Prestige in Russia was finally beginning to flow toward any work that promised to aid electronic communication and computing. Such work began almost in a void. Pragmatic electrical engineering barely existed; Soviet telephony was notoriously dismal, a subject for eternally bitter Russian humor. As of 1965, there was still no such thing as direct long-distance dialing. The number of toll calls nationally had yet to surpass the number of telegrams, a milestone that had been reached in the United States before the end of the previous century. Moscow had fewer telephones per capita than any major world city. Nonetheless, Kolmogorov and his students generated enough activity to justify a new quarterly journal,
Problems of Information Transmission
, devoted to information theory, coding theory, theory of networks, and even information in living organisms. The inaugural issue opened with Kolmogorov’s “Three Approaches to the Definition of the Concept ‘Amount of Information’”—almost a manifesto—which then began its slow journey toward the awareness of mathematicians in the West.

“At each given moment there is only a fine layer between the ‘trivial’ and the impossible,”
^♦
Kolmogorov mused in his diary. “Mathematical discoveries are made in this layer.” In the new, quantitative view of information he saw a way to attack a problem that had eluded probability theory, the problem of randomness. How much information is contained in a given “finite object”? An object could be a number (a series of digits) or a message or a set of data.

He described three approaches: the combinatorial, the probabilistic, and the algorithmic. The first and second were Shannon’s, with refinements. They focused on the probability of one object among an ensemble of objects—one particular message, say, chosen from a set of possible messages. How would this work, Kolmogorov wondered, when the object was not just a symbol in an alphabet or a lantern in a church window but something big and complicated—a genetic organism, or a work of art? How would one measure the amount of information in Tolstoy’s
War and Peace
? “Is it possible to include this novel in a reasonable way in the set of ‘all possible novels’ and further to postulate the existence of a certain probability distribution in this set?”
^♦
he asked. Or could one measure the amount of genetic information in, say, the cuckoo bird by considering a probability distribution in the set of all possible species?

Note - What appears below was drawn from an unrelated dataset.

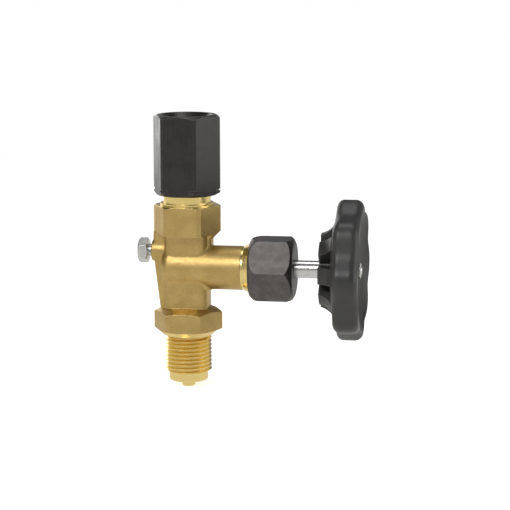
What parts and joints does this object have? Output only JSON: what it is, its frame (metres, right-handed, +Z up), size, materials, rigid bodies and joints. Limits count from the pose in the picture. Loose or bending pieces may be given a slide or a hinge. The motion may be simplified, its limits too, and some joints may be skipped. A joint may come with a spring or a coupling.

His third approach to measuring information—the algorithmic—avoided the difficulties of starting with ensembles of possible objects. It focused on the object itself.
^♦
♦
Kolmogorov introduced a new word for the thing he was trying to measure:
complexity
. As he defined this term, the complexity of a number, or message, or set of data is the inverse of simplicity and order and, once again, it corresponds to information. The simpler an object is, the less information it conveys. The more
complexity, the more information. And, just as Gregory Chaitin did, Kolmogorov put this idea on a solid mathematical footing by calculating complexity in terms of algorithms. The complexity of an object is the size of the smallest computer program needed to generate it. An object that can be produced by a short algorithm has little complexity. On the other hand, an object needing an algorithm every bit as long as the object itself has maximal complexity.